Comments on Writing The Blue Vase

This was shortly before hurricane Katrina, and (unfortunately) some of what I describe must now be part of history.

We pitched camp in a small hotel on the west side of  Hammond, Louisiana, and prepared for an extended stay. We decided to take pictures of everything that we wanted to use in the "Blue Vase." At that point, I discovered that the memory chips for my ancient Olympus digital camera were all bad, so we spent some time before I found an Office Depot that sold the old style chip.

Armed with a new chip that was ready to record over twelve hundred pictures before plugging into my laptop computer, we went in search of the locations we had imagined in Morgan and Holly's world. Pictorial overkill?

But first things first. We set out to locate all of the best places to eat. After that, we ate our way through every conceivable variety of seafood and unknown animal parts...research is important and appetite building.

The bayou where the Morgan's rescue team launched came easily. After a lot of smooth talk from Lydia and a few drinks on the house, a man in the bar at the marina furnished her with an excellent map locating every tavern on the north side of Lake Pontchartrain. He says he got it from the back of his truck, but no one was able to tell her if the truck was actually his.
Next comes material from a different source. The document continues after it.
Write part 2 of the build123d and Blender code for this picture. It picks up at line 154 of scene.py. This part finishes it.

 The location of the fishing camp hidden deep in the swamps was harder to find, but we discovered the ideal location after nearly getting stuck in the muck at the end of a long, twisting, narrow lane. There was an abandoned car and a sunken boat that added just the right touch.

The location of Morgan's house and Malincorn's hangout was more difficult. We wanted a place between Hammond and Ponchatoula, but everything had been built up so much that the basic poverty pocket we were looking for no longer existed. Finally, we found an abandoned junk yard behind which two cypress houses leaned drunkenly against a couple of abandoned trucks. I think they had just the right ambiance.
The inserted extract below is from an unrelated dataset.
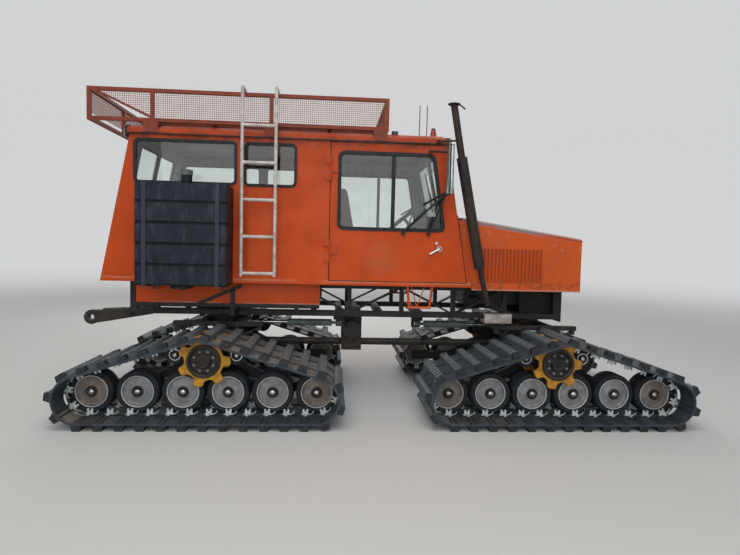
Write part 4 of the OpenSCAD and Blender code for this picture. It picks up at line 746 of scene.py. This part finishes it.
def hub_bolts(bm, side):
    """eight bolts with their washers"""
    for i in range(8):
        angle = math.tau * (i + 0.5) / 8
        x, z = BOLT_CIRCLE * math.cos(angle), SPROCKET_Z + BOLT_CIRCLE * math.sin(angle)
        rod_in(bm, (x, side * (HUB_FACE - 0.017), z), (x, side * (HUB_FACE - 0.012), z), 0.013, 16)
        rod_in(bm, (x, side * (HUB_FACE - 0.013), z), (x, side * (HUB_FACE - 0.003), z), 0.010, 6)


for axle, x in AXLES.items():
    for label, make, finish, slot in (("faces", hub_face, cast_steel, "dark_steel"),
                                      ("bolts", hub_bolts, bolt_steel, "bright_steel")):
        bm = bmesh.new()
        for side in SIDES.values():
            make(bm, side)
        piece(f"drive_hub_{label}_{axle}", moved(bm, (x, 0, 0)), finish, axle + "_axle", merge=False)

# %% [markdown]
# Rubber round the windows
# Each pane sits in a black rubber seal. A seal is one closed ring: the outline of the opening with its corners rounded, drawn in by the seal's width, then given a thickness. One function makes it flat, and a matrix stands it on its wall, because the end walls lean. A curve with a round section is the usual way, but these seals are flat with a square lip.

# %% Window seals
def put(bm, part, place):
    """moves a finished part by a matrix and adds it to another bmesh"""
    bmesh.ops.transform(part, matrix=place, verts=part.verts)
    pattern = bpy.data.meshes.new("pattern")
    part.to_mesh(pattern)
    part.free()
    bm.from_mesh(pattern)
    bpy.data.meshes.remove(pattern)


def thickened(bm, faces, thick):
    """gives faces in the XZ plane a thickness towards +Y"""
    made = bmesh.ops.extrude_face_region(bm, geom=faces, use_keep_orig=True)["geom"]
    bmesh.ops.translate(bm, vec=(0, thick, 0), verts=[v for v in made if isinstance(v, bmesh.types.BMVert)])
    return bm


def ring_of(corners, radius, width, thick):
    """a rounded ring in the XZ plane, WIDTH inwards from the corners and THICK towards +Y"""
    bm = bmesh.new()
    verts = [bm.verts.new((u, 0, v)) for u, v in corners]
    bm.faces.new(verts)
    bmesh.ops.bevel(bm, geom=bm.verts[:], offset=radius, affect="VERTICES", segments=6, profile=0.5, material=-1)
    bm.faces.ensure_lookup_table()
    middle = bm.faces[0]
    bmesh.ops.inset_region(bm, faces=[middle], thickness=width, use_even_offset=True, use_boundary=True)
    bmesh.ops.delete(bm, geom=[middle], context="FACES_ONLY")
    return thickened(bm, bm.faces[:], thick)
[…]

We found a wonderfully cluttered welding shop and piles of metal parts that would work for the  evil father's (Percy's) work place. The railroad siding where he loaded purloined parts into gondola cars was on the wrong side of the road, but what is imagination for? There was even a Cajun restaurant not far away that served for the local Diner where Percy plotted with his henchmen. The fried shrimp were good, the catfish was a bit muddy for my taste...even after an application of white hot red sauce.
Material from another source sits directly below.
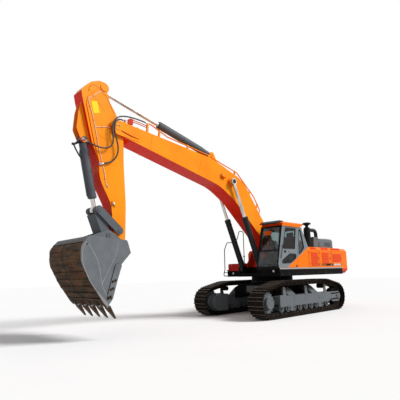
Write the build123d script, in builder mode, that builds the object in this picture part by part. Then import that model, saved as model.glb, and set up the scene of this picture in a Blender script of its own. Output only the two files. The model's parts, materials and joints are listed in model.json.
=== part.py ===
from build123d import *
import os
from math import atan2, cos, hypot, pi, sin, tan

# Crawler excavator of the 50 tonne class, in millimetres.
# +X points forward, along the boom, +Y to the cab's side and +Z up.
# The origin lies on the ground, on the slewing axis.

# Clearances
pin_gap = 0.3       # round a pin in its bore, and between seated pieces
side_gap = 5        # between pieces that turn past each other
ring_gap = 0.3      # between the two rings of the slewing bearing

# Undercarriage
gauge = 2610                # between the middles of the two tracks
shoe_width = 600
tumbler_spacing = 4376      # sprocket axis to idler axis
track_end_radius = 520      # from those axes to the shoes' tips
track_top_height = 1222     # tips of the shoes over the carrier rollers
carrier_spacing = 1330      # from the middle carrier roller to its neighbours
carrier_bend_radius = 330   # of the track's outside over a carrier roller
link_count = 48             # links, and so shoes, in one track
grouser_height = 36
grouser_base = 32
shoe_thickness = 16
shoe_gap = 8
seam_depth = 8              # between two shoes
pin_level = 112             # from the shoes' tips to the links' pins
link_height = 135           # from the shoe down to the rail that the rollers run on
link_inner = 55             # from the track's middle to a link's inner face
link_outer = 115
roller_radius = 110
carrier_radius = 85
roller_half_length = 148
frame_half_width = 190
frame_plate = 40            # fork, collars and brackets
frame_floor = 440
frame_bottom = 350
roller_count = 9
roller_pitch = 365
first_roller_x = -1460
guide_x = (-912.5, 912.5)   # chain guides, half way between rollers
roller_shaft_radius = 40
carrier_shaft_radius = 35
idler_shaft_radius = 50
sprocket_teeth = 23
sprocket_root = 370
sprocket_tip = 425
sprocket_half_width = 45
final_drive_radius = 235
motor_guard_inner = 850     # from the middle of the machine
frame_top = 700
guard_reach = 40            # of the front guards beyond the side frame
saddle_reach = 100          # of the legs' saddles beyond the track's middle
frame_front = 1640
frame_rear = -1640
car_body_half_length = 1050
car_body_half_width = 800
car_body_bottom = 740
car_body_top = 1100
leg_place = 750
leg_width = 420
leg_top = 960
leg_bottom = 560
slew_ring_radius = 790
slew_ring_height = 130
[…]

The bookstore and other locations are taken right out of shops and coffee houses in downtown Hammond. I'd like to think we got the look and feel of the place forty years ago, when the rail station and old highway were much more important than in these days.

A quick trip down to New Orleans and we had Noel Webster's house nailed down near the lakefront as well as a place that looked and felt just like the kind of estate that Morgan's cousin, Sam Friendly, would have owned-overlooking the levee and the south shores of the lake. There had to be a line of cover near the house from the back side where Percy could infiltrate the house in his final attempt at revenge on Morgan. The Lakeview Shopping Center was available nearby and looked just like I remembered it back in the sixties. We spent a long time in the cemetery looking for a suitable tomb and found a lot of additional material to use in the funeral scene. This area is right near the seventeenth street canal which is where the levee's failed. I haven't seen how much damage the area sustained after the hurricane, but I assume everything has changed.

On the way back to Texas, we took time in Baton Rouge to locate the gardens that Agent Walter's room looked out to, as well as finding another site where Sam, Walter, Harry, and a striking if dangerous female agent named Gobi met to plot the ultimate rescue.

All in all, a fruitful adventure that added seven pounds to my nutritional reserves.